Practical capital management strategies for crypto arbitrage: exchange allocation, position sizing, loss limits, rebalancing, and reinvestment rules.

27.04.2026 14:04

Most arbitrage articles explain how to find an opportunity. Far fewer cover how to manage money once you're trading. Yet this is where most profit disappears: poor capital allocation, missing loss limits, oversized positions.

This article is a practical capital management guide specifically for arbitrageurs.


Principle 1: Separate Trading and Cold Capital

Never put into arbitrage money you can't afford to lose. This isn't a cliché — it's risk mathematics.

Total crypto capital structure:

Purpose Share Where to keep
Trading capital (arbitrage) 20–40% On exchanges
Long-term holdings 30–50% Cold wallet, staking
Reserve (stablecoins) 20–30% Non-custodial wallet

Trading capital is what you're prepared to lose completely without critical consequences. Exchange storage always carries counterparty risk.


Principle 2: Allocating Trading Capital Across Exchanges

If trading capital is $10,000 — how to split between exchanges?

Model for 3 exchanges (Binance, Bybit, OKX):

Exchange USDT Coin A (ETH) Coin B (SOL) Total
Binance $1,500 0.5 ETH ($1,240) ~$2,740
Bybit $1,500 0.5 ETH ($1,240) 5 SOL ($710) ~$3,450
OKX $1,500 5 SOL ($710) ~$2,210
Reserve $600 $600

Allocation logic:

  • Each exchange holds 25–35% of capital
  • Coins distributed so each exchange pair has both USDT and the coin for balance arbitrage
  • 5–10% reserve for rebalancing and emergencies

Never keep >50% of capital on a single exchange.


Principle 3: Position Size Per Trade

Strategy Optimal size Maximum
Cross-exchange (beginner) 20–30% of working capital 40%
Balance arbitrage 25–35% 50%
Triangular 30–50% 60%
P2P 30–50% 70%

Why not 100%? All capital in one trade means a technical failure or sudden price move during execution leads to maximum loss.

Why not 5%? Too small — doesn't justify the monitoring and execution time.


Principle 4: Loss Limits

Loss limits are pre-defined rules at which trading automatically stops.

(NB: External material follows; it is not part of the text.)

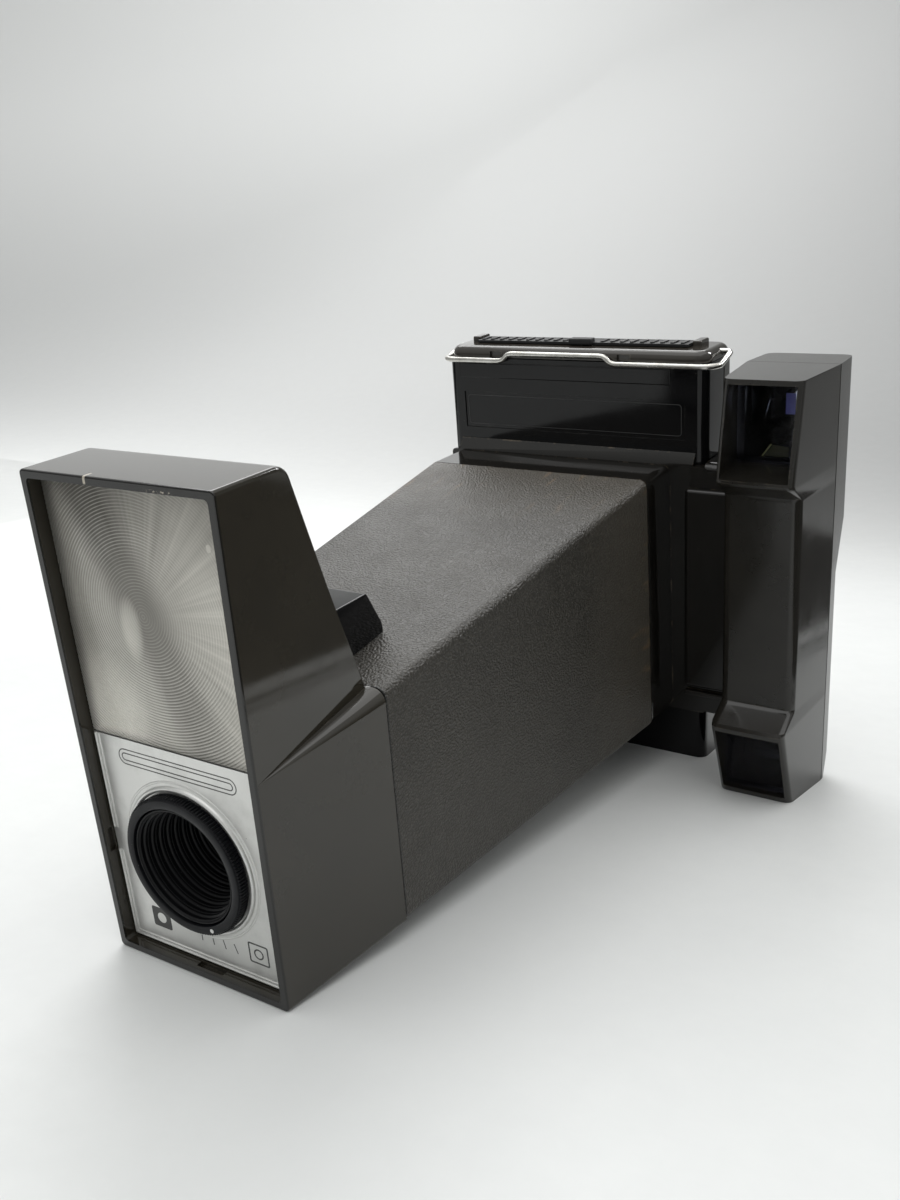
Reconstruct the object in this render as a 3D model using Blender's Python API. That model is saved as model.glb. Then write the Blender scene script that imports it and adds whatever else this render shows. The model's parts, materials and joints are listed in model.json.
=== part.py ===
"""Instant portrait camera for peel-apart pack film.

A long fixed-focus body carries a lens panel and a tall flash diffuser hood in front,
a film chamber with a hinged back door behind, and a viewfinder column at its side.

Sizes below are millimetres in the camera's own frame: X to the side, Y backwards from
the front rim, Z up.  add_part turns them into metres.  The root empty tips the camera
nose-down by REST_TILT, so that it stands on its front edge, film chamber and column.
"""
import math

import bmesh
import bpy
from mathutils import Matrix, Vector

MM = 0.001
GAP = 0.3

# Resting attitude: the floor seen from the camera's own frame is a sloping plane.
FLOOR_SLOPE = 0.1324
REST_TILT = math.atan(FLOOR_SLOPE)

# Front housing: lens box below, flash hood above.
HOUSING_HEIGHT = 177.4
HOUSING_DEPTH = 58.3
HOUSING_WALL = 2.6
RIM_WALL = 2.8
RIM_DEPTH = 7.5
FRONT_HALF_BOTTOM = 39.4
FRONT_HALF_CREASE = 40.0
FRONT_HALF_TOP = 41.0
CREASE_HEIGHT = 85.0
SEAM_HALF_BOTTOM = 46.45
SEAM_HALF_TOP = 47.1
SEAM_TOP = 93.3
SEAM_ROUND = 4.8
SEAM_ROUND_STEPS = 4
HOOD_FOOT = 93.6
HOOD_KNEE = 125.0
HOOD_KNEE_DEPTH = 47.2
HOOD_TOP_DEPTH = 31.0
SHELF_BOTTOM = 87.5
SHELF_TOP = 95.0

# Front panels.
PANEL_FACE = 5.0
PANEL_BACK = 7.2
PLATE_BOTTOM = 3.2
PLATE_TOP = 85.1
PLATE_HALF_BOTTOM = 36.25
PLATE_HALF_TOP = 36.9
DIFFUSER_BOTTOM = 85.7
DIFFUSER_TOP = 174.2
DIFFUSER_HALF_BOTTOM = 36.95
DIFFUSER_HALF_TOP = 37.8
GROOVE_CENTRE_X = -2.0
GROOVE_CENTRE_Z = 132.0
GROOVE_COUNT = 5
GROOVE_PITCH = 6.4

# Lens and shutter on the optical axis.
AXIS_Z = 44.0
RING_OUTER = 25.8
RING_INNER = 22.0
RING_HUB = 23.4
RING_FRONT = 0.0
RING_TEETH = 60
DOT_X = 9.6
DOT_Z = 22.4
HOOD_RIB_COUNT = 8
HOOD_RIB_PITCH = 4.9
LENS_RADIUS = 8.7
BLADE_PIVOT_X = -17.0
BLADE_PIVOT_Z = 62.0
DISC_PIVOT_X = 13.0
DISC_RADIUS = 19.0
LEVER_PIVOT_X = -32.0
LEVER_PIVOT_Z = 60.0
LEVER_FRONT = 47.6
LEVER_BACK = 49.4
BOARD_FRONT = 56.0
BOARD_BACK = 57.8

# Flash socket block behind the hood.
BLOCK_HALF = 23.0
BLOCK_TOP = 115.0
BLOCK_BACK = 92.0
SOCKET_Y = 70.0
SOCKET_RADIUS = 11.9
TRIGGER_X = 16.0

# Body tube and the collar behind it.
TUBE_FRONT = 58.6
TUBE_BACK = 249.0
TUBE_WALL = 2.5
TUBE_HALF_BOTTOM = 59.0
TUBE_HALF_TOP = 57.8
TUBE_BOTTOM = -7.6
TUBE_TOP = 115.2
COLLAR_FRONT = 249.3
FLANGE_FRONT = 275.0
FLANGE_BACK = 278.7

# Film chamber, door and cap.
CHAMBER_LEFT = -63.0
CHAMBER_RIGHT = 74.0
CHAMBER_FRONT = 279.0
CHAMBER_BACK = 301.0
CHAMBER_TOP = 161.2
CHAMBER_WALL = 2.6
CHAMBER_SILL = -29.3
DOOR_FRONT = 301.3
DOOR_BACK = 311.0
DOOR_BOTTOM = -29.0
DOOR_TOP = 161.0
DOOR_WALL = 2.2
HINGE_Y = 306.0
HINGE_Z = -33.0
KNUCKLE_RADIUS = 3.2
PIN_RADIUS = 1.2
CAP_BOTTOM = 161.6
CAP_TOP = 166.8
CAP_FRONT = 279.6
SLOT_LEFT = -47.0
SLOT_RIGHT = 58.0
SLOT_FRONT = 290.6
SLOT_BACK = 296.6
FLAP_LEFT = -51.0
FLAP_RIGHT = 61.0
FLAP_PIVOT_Y = 299.5
FLAP_PIVOT_Z = 167.8
BAIL_RADIUS = 1.3
BAIL_PIVOT_Y = 298.0
BAIL_PIVOT_Z = 164.2
BAIL_FRONT_Y = 277.2
BAIL_FRONT_Z = 160.6
BAIL_ARCH = 3.5
BAIL_LEFT = -65.3
BAIL_RIGHT = 78.6
ROLLER_RADIUS = 4.2
ROLLER_Z = 150.0
ROLLER_FRONT_Y = 289.1
ROLLER_REAR_Y = 297.9

# Viewfinder column.
COLUMN_TOP = 162.6
COLUMN_SEAM = 284.0
COLUMN_FACE = 247.0
COLUMN_FACE_LEFT = 94.0
COLUMN_FACE_RIGHT = 127.2
COLUMN_SEAM_LEFT = 90.6
COLUMN_SEAM_RIGHT = 131.4
COLUMN_BACK_LEFT = 93.0
COLUMN_BACK_RIGHT = 131.0
COLUMN_WALL = 2.4
COLUMN_MIDDLE = 110.6
SCREW_X = 100.0
OPTICS_X = 113.0
FINDER_Z = 141.0
MIRROR_Z = -12.0
OPTICS_Y = 269.5
DIAL_Z = 28.0
DIAL_FACE = 296.5
SCREW_PLACES = ((104.0, 306.0), (13.0, DIAL_FACE))

ROUND_STEPS = 36


def floor_z(y):
    """Height of the floor below a point, in the camera's own frame."""
    return -FLOOR_SLOPE * y


def blend(start, end, share):
    """Straight-line value between start and end."""
    return start + (end - start) * share


# ---------------------------------------------------------------- solid builders

def solid_from(points, faces):
    """Closed solid from corner points and faces."""
    solid = bmesh.new()
    corners = [solid.verts.new(point) for point in points]
    for face in faces:
        solid.faces.new([corners[index] for index in face])
    bmesh.ops.recalc_face_normals(solid, faces=solid.faces)
    return solid


def loft(rings, wrap=False):
    """Solid through a row of rings; wrap joins the last ring to the first one."""
    solid = bmesh.new()
    rows = [[solid.verts.new(point) for point in ring] for ring in rings]
    count = len(rows[0])
    pairs = list(zip(rows, rows[1:]))
    if wrap:
        pairs.append((rows[-1], rows[0]))
    for first, second in pairs:
        for index in range(count):
            after = (index + 1) % count
            solid.faces.new((first[index], first[after], second[after], second[index]))
    if not wrap:
        solid.faces.new(rows[0])
        solid.faces.new(rows[-1])
    bmesh.ops.recalc_face_normals(solid, faces=solid.faces)
    return solid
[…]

They protect against loss streaks and technical failures.

Daily Loss Limit

The amount of daily losses at which you stop trading until the next day.

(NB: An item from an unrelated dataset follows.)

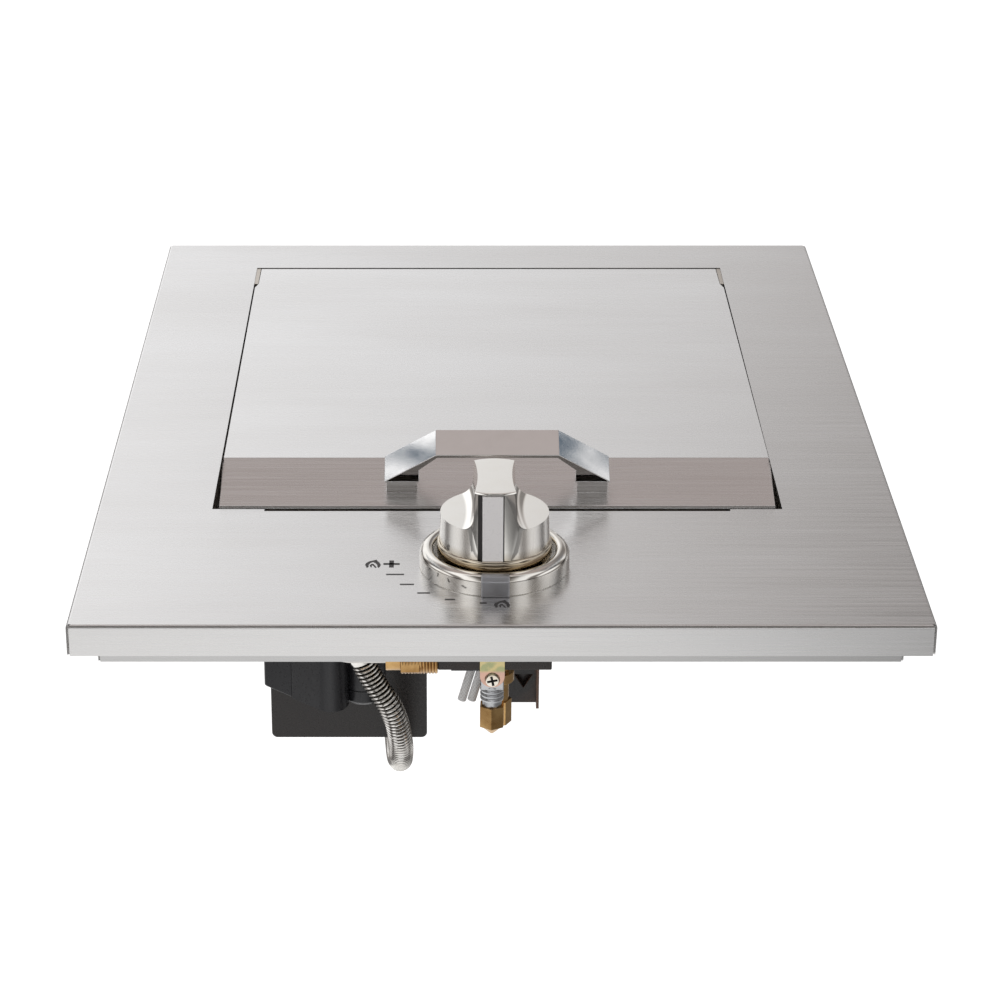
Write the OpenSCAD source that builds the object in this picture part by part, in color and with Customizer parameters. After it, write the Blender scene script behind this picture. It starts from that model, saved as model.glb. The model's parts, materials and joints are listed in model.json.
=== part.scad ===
// Built in gas side burner for an outdoor kitchen. Millimetres, +Z up.
// The origin is the middle of the burner at the height of the worktop: the deck's folded rim rests at
// Z = 0, the locating lips, the burner bowl and the gas fittings hang below it. The front is at -Y.

/* [Deck] */
// Width of the deck, across the front
deck_w = 337; // [300:1:400]
// Depth of the deck, front to back
deck_d = 457; // [440:1:520]
// Thickness of the stainless sheet
sheet_t = 1.2; // [0.8:0.1:1.6]
// Height of the folded flanges
flange_h = 13; // [11:0.5:20]
// Width of the return that rests on the worktop
return_w = 10.5; // [8:0.5:12]
// Depth of the locating lip below the worktop's surface
lip_drop = 7.8; // [5:0.2:14]
// Length of the slanted ends of the locating lip
lip_mitre = 1; // [0.5:0.5:6]
// Open seam between two flanges at a corner
corner_seam = 0.6; // [0.3:0.1:1.5]
// Width of the opening under the lid
opening_w = 240; // [200:1:260]
// Length of the opening, front to back
opening_l = 308.4; // [280:0.2:320]
// Front edge of the deck to the opening
opening_in = 111.3; // [105:0.1:118]
// Width of the finger relief in the opening's front edge
relief_w = 196; // [100:1:200]
// Depth of the finger relief
relief_d = 2.1; // [1:0.1:3]
// Hole for the valve stem
stem_hole_d = 14; // [13:0.5:18]

/* [Lid] */
// Gap at each side of the lid
lid_side_gap = 2.8; // [2.6:0.1:3.5]
// Gap at the front of the lid
lid_front_gap = 1.2; // [0.8:0.1:2]
// Gap at the back of the lid
lid_back_gap = 1; // [0.8:0.1:2]
// Thickness of the lid's sheet
lid_t = 1; // [0.7:0.1:1.2]
// Height of the lid's front ridge above the deck
lid_rise = 9.5; // [6:0.5:14]
// Length of the sloping bevel, front to back
bevel_run = 32; // [26:1:45]
// Height of the bevel's lower edge above the deck
bevel_foot = 0.5; // [0.2:0.1:2]
// Depth of the lid's skirt below the deck's surface
skirt_h = 8; // [7:0.5:9]
// Outer radius of the lid's folded edges
fold_r = 1.5; // [1.2:0.1:2.5]
// Hinge pin behind the lid's back edge, measured forwards
hinge_in = 4.2; // [4:0.1:6]
// Hinge pin below the deck's surface
hinge_drop = 3.2; // [3:0.1:4]
// Diameter of the hinge pins
hinge_pin_d = 2.6; // [2:0.1:2.8]

/* [Handle] */
// Length of the handle
handle_l = 95.4; // [80:1:120]
// Length of the handle's straight bar
handle_bar_l = 51.6; // [40:1:60]
// Height of the handle above the bevel
handle_h = 23; // [20:0.2:28]
// Height of the handle's outer ends
handle_end_h = 8.8; // [8:0.2:12]
// Width of the handle's broad face
handle_w = 14.5; // [10:0.5:18]
// Thickness of the handle's straight bar
handle_t = 3.8; // [3:0.1:5]
// Length of each handle foot
handle_foot_l = 14.7; // [12:0.1:18]
// Height of each handle foot
handle_foot_h = 6; // [4:0.5:7]
// Lower edge of the bevel to the handle, along the bevel
handle_up = 8.8; // [6:0.2:12]

/* [Knob] */
// Diameter of the knob's round body
knob_d = 44.4; // [36:0.2:46]
// Diameter of the ring at the knob's foot
knob_ring_d = 46.4; // [44:0.2:47]
// Height of the knob's top above the deck
knob_top = 39; // [34:0.2:46]
// Height of the shelves beside the grip above the deck
knob_rim = 23.6; // [20:0.2:28]
// Height of the knob's lower edge above the deck
knob_foot = 5.5; // [5.2:0.1:6]
// Top of the ring at the knob's foot above the deck
knob_ring_top = 11.4; // [9:0.2:13]
// Diameter of the knob's top
knob_top_d = 36.8; // [30:0.2:42]
// Width of the grip bar at its waist
grip_w = 13.8; // [11:0.2:16]
// Width of the inlay on the grip's front
pointer_w = 8.2; // [5:0.2:9]
// Knob's axis behind the deck's front edge
knob_in = 56.1; // [53:0.1:58]
// Knob's axis to the left of the middle
knob_left = 2; // [0:0.5:4]
// Outer diameter of the bezel ring
bezel_d = 60.5; // [58:0.5:64]
// Opening of the bezel ring
bezel_bore = 49.6; // [48:0.2:52]
// Height of the bezel ring
bezel_h = 8.5; // [6:0.5:10]
// Width of the block on the bezel's front
window_w = 11.2; // [8:0.2:14]
// Travel of the knob when it is pushed
push_travel = 3; // [2:0.5:3]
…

Calculation: 2–3% of trading capital.

Example at $10,000 capital:

  • Daily limit: $200–300
  • If you've lost $250 today — stop, analyze what went wrong

Per-Trade Stop

Calculation: 0.5–1% of trading capital.

At $10,000 — maximum $50–100 loss per trade. If execution went wrong and losses hit this level — exit immediately.

Period limits

Period Loss limit
Day 2–3%
Week 5–7%
Month 10–15%

Principle 5: Profit Reinvestment

Rule: increase capital only after demonstrated consistent profitability.

Criteria for increasing by 25–50%:

  • 3 consecutive profitable months
  • Monthly return consistently above 5%
  • No technical execution issues
  • Complete trade records maintained

Reinvestment pace: no more than 50% of profit reinvested back into trading. The rest — withdrawn or moved to long-term holdings.

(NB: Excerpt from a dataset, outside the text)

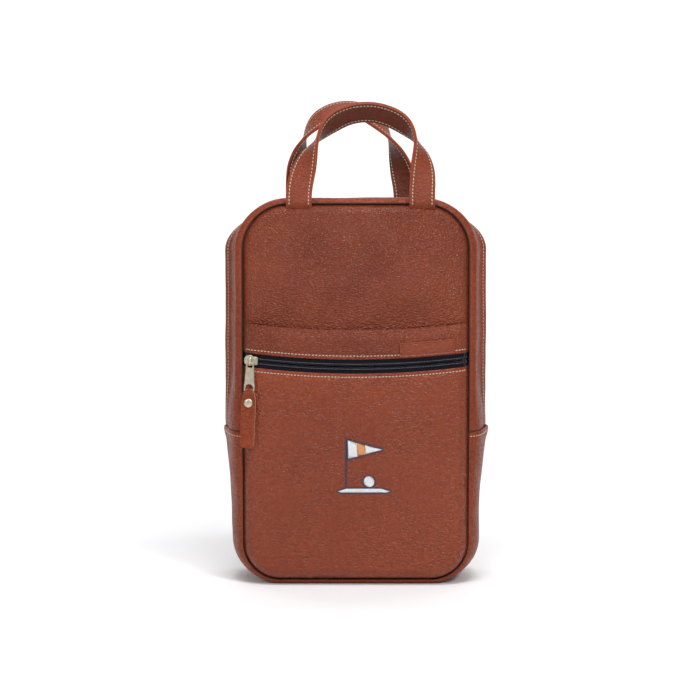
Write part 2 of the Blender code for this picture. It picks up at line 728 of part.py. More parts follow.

Principle 6: Strategy Diversification

Example at $20,000 trading capital:

Strategy Capital Share
Balance arbitrage (ETH, SOL) $8,000 40%
P2P arbitrage $6,000 30%
Active cross-exchange $4,000 20%
Reserve/experimental $2,000 10%

P2P works independently of CEX spreads. Balance arbitrage works independently of directional volatility. Together they provide more stable combined results.


Conclusion

Capital management separates the consistently profitable arbitrageur from those who earn periodically and lose during difficult periods. Three core rules:

  1. Never concentrate more than 50% of capital on one exchange
  2. Set a daily loss limit and strictly observe it
  3. Log every trade — without data, there's no management

Monitor opportunities in SpreadScan →


FAQ

How many exchanges are minimum for diversification? 2–3 exchanges is sufficient to start. More than 5 without automation is difficult to manage.

Can I start with $500 with proper capital management? Yes, for P2P arbitrage. For CEX-CEX with transfers — $1,000–1,500 minimum for reasonable operation after fees.

How often should I review capital allocation? Monthly for planned review. Ad-hoc when loss limits are hit or market conditions change significantly.